Creating Learning Space

Recently, I was speaking with a group of students at Eastern College, when one of them asked me, “Shouldn’t everybody on this campus have the same view about how Christianity relates to justice and lifestyle in American culture?”

“No, I don’t see it that way,” I said. “We all need to be centered in Christ and under the authority of Scripture, but within those boundaries we have the freedom to ask questions and wrestle with the shape of our obedience to God.”

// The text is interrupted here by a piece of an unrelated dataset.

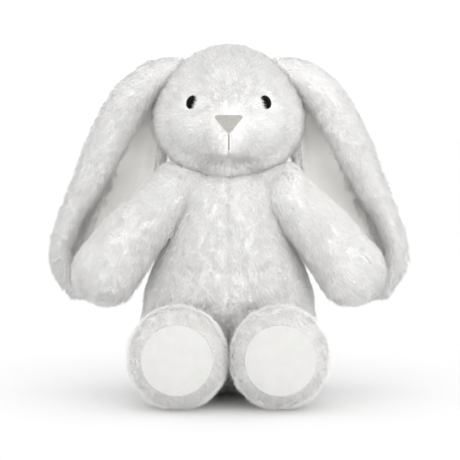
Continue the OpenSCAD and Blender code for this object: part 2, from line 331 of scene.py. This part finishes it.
def draw_in(skin, distance, depth, width):
    """Pulls the skin in along a seam. distance gives each point's distance from the seam."""
    co = verts(skin)
    near = np.clip(1 - distance(co) / width, 0, 1)
    set_verts(skin, co - vert_normals(skin) * (depth * near ** 1.5)[:, None])


def mirrored(piece, name):
    """A copy on the toy's other side, with a mesh of its own."""
    twin = piece.copy()
    twin.data = piece.data.copy()
    twin.name = twin.data.name = name
    twin.data.transform(Matrix.Scale(-1, 4, (1, 0, 0)))
    twin.data.flip_normals()
    scene.collection.objects.link(twin)
    return twin


def dress(piece, material, body, slot, *stands_for):
    """Gives a finished piece its material and its body. slot is not used."""
    piece.data.materials.clear()
    piece.data.materials.append(material)
    pick(piece)
    bpy.ops.object.shade_smooth()
    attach(piece, body)
    if stands_for:
        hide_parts(*stands_for)
    report(piece)


# %% [markdown]
# ## Pile
#
# Long-pile plush is brushed after sewing. Its hairs stand up a little, lie one way, and cling
# together in locks that each go their own way. Particle hair would give that, but it doesn't
# survive an export, so every hair here is a thin three-sided spike of real mesh. Its sides
# are shaded flat: they are too narrow to tell apart, and flat sides lose no light.

# %% A function that grows hair
FAR = 99
HAIRS_A_PIECE = 49000
ROOT_DEPTH = 0.5
FLOOR_GAP = 0.4


def scatter(skin, density, rng):
    """Random places on the skin, so many to a square centimetre, and the ways they face."""
    mesh = skin.data
    mesh.calc_loop_triangles()
    co, normals = verts(skin), vert_normals(skin)
    tris = np.empty(len(mesh.loop_triangles) * 3, np.int32)
    mesh.loop_triangles.foreach_get("vertices", tris)
    tris = tris.reshape(-1, 3)
    a, b, c = co[tris[:, 0]], co[tris[:, 1]], co[tris[:, 2]]
    area = np.linalg.norm(np.cross(b - a, c - a), axis=1) / 2
    count = int(density * area.sum() / 100)
    face = rng.choice(len(tris), count, p=area / area.sum())
    w1, w2 = np.sqrt(rng.random(count)), rng.random(count)
    weights = np.stack([1 - w1, w1 * (1 - w2), w1 * w2], 1)
    root = np.einsum("ij,ijk->ik", weights, co[tris[face]])
    up = np.einsum("ij,ijk->ik", weights, normals[tris[face]])
    return root, unit(up)


def unit(v):
    return v / (np.linalg.norm(v, axis=-1, keepdims=True) + 1e-9)


def nearest(points, candidates):
    """For each point, the number of the nearest candidate."""
    tree = KDTree(len(candidates))
    for i, place in enumerate(candidates):
        tree.insert(place, i)
    tree.balance()
    return np.array([tree.find(p)[1] for p in points])


def spikes(name, root, up, tip, radius):
    """One mesh of closed three-sided spikes."""
    n = len(root)
    along = unit(tip - root)
    sideways = unit(np.cross(up, along))
    above = np.cross(along, sideways)
    foot = root - up * ROOT_DEPTH
    ring = []
    for k in range(3):
        angle = 2 * math.pi * k / 3 + 0.5
        ring.append(foot + (math.cos(angle) * sideways + math.sin(angle) * above) * radius)
    points = np.stack(ring + [tip], 1)
    base = np.arange(n)[:, None] * 4
    faces = ((0, 2, 1), (0, 1, 3), (1, 2, 3), (2, 0, 3))
    corners = np.concatenate([base + np.array(f) for f in faces], 1)
    mesh = bpy.data.meshes.new(name)
    mesh.vertices.add(n * 4)
    mesh.vertices.foreach_set("co", (points * MM).ravel())
    mesh.loops.add(corners.size)
    mesh.loops.foreach_set("vertex_index", corners.ravel().astype(np.int32))
    mesh.polygons.add(n * 4)
    mesh.polygons.foreach_set("loop_start", np.arange(0, n * 12, 3, dtype=np.int32))
    mesh.update(calc_edges=True)
    mesh.materials.append(PILE)
    piece = bpy.data.objects.new(name, mesh)
    scene.collection.objects.link(piece)
    return piece


def grow(name, skin, body, comb, length, density=150, keep=None, lift=0.36, droop=0.1, lock=36,
         clump=0.14, stray=0.2, wild=0.3, radius=0.28, seed=1):
    """Plants tapered hairs all over a skin and brushes them.

    comb and length are functions of the roots' places and of the ways they face, in
    millimetres. lock is how many hairs cling together, clump how strongly, and stray how far
    a lock goes its own way."""
    rng = np.random.default_rng(seed)
    root, up = scatter(skin, density, rng)
    if keep is not None:
        chosen = keep(root, up)
        root, up = root[chosen], up[chosen]
    n = len(root)
    leaders = rng.choice(n, max(4, n // lock), replace=False)
    mine = nearest(root, root[leaders])
    lock_way = rng.normal(0, stray, (len(leaders), 3))
    lock_lift = rng.normal(0, 0.025, len(leaders))
    lock_long = rng.uniform(0.85, 1.15, len(leaders))
    flow = comb(root, up) + lock_way[mine] + rng.normal(0, wild, (n, 3))
    flow = unit(flow - up * np.sum(flow * up, axis=1, keepdims=True))
    long = length(root, up) * lock_long[mine] * rng.uniform(0.72, 1.1, n)
    base_lift = lift(root, up) if callable(lift) else lift
    rise = np.clip(base_lift + lock_lift[mine] + rng.normal(0, 0.07, n), 0.06, 0.95)[:, None]
    tip = root + long[:, None] * (up * rise + flow * np.sqrt(1 - rise ** 2))
    tip[:, 2] -= droop * long
    tip += clump * (tip[leaders][mine] - tip) * (long[:, None] > 4)
    tip[:, 2] = np.maximum(tip[:, 2], FLOOR_GAP)
    order = np.argsort(root[:, 2], kind="stable")
    parts = math.ceil(n / HAIRS_A_PIECE)
    for number, chosen in enumerate(np.array_split(order, parts), 1):
        label = name if parts == 1 else f"{name}_{number}"
        piece = spikes(label, root[chosen], up[chosen], tip[chosen], radius)
        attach(piece, body)
        report(piece)


def toward(direction):
    """A comb that draws all hairs one way."""
    return lambda root, up: np.tile(np.array(direction, float), (len(root), 1))


def same(value):
    return lambda root, up: np.full(len(root), float(value))


# %% [markdown]
# ## Head
#
# The head is a wide ball with full cheeks and a short muzzle. Two side panels and a strip over
# the crown are sewn together, and the eyes' washers pull the skin in behind each eye. On the
# muzzle the pile is clipped short and brushed away from the nose.

# %% Head skin
GUSSET_HALF = 19
NOSE = np.array([0, -61, 224])
EYES = np.array([[29.5, -38.2, 240], [-29.5, -38.2, 240]])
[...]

When the meeting broke up, a student approached me and said, “I’ve come from a background where everybody told me what I had to think and believe about everything, including politics and lifestyle. Frankly, it was starting to make me less of a Christian. I cannot tell you what it means to hear you say that here I am given space to explore what I really believe. Thank you.”

I not only want to give people space to ask questions but also space to seek answers in a variety of ways. Just as there are no biblical directions to some aspects of our faith—like whether to part our hair on the right or left—so there is no one right way to learn about Christ.

I think that’s why Jesus constantly employed variety in his teaching. He cursed fig trees, knelt, drew in the dirt, made mud, pointed to the lilies, among other things. He knew that not everyone learns alike.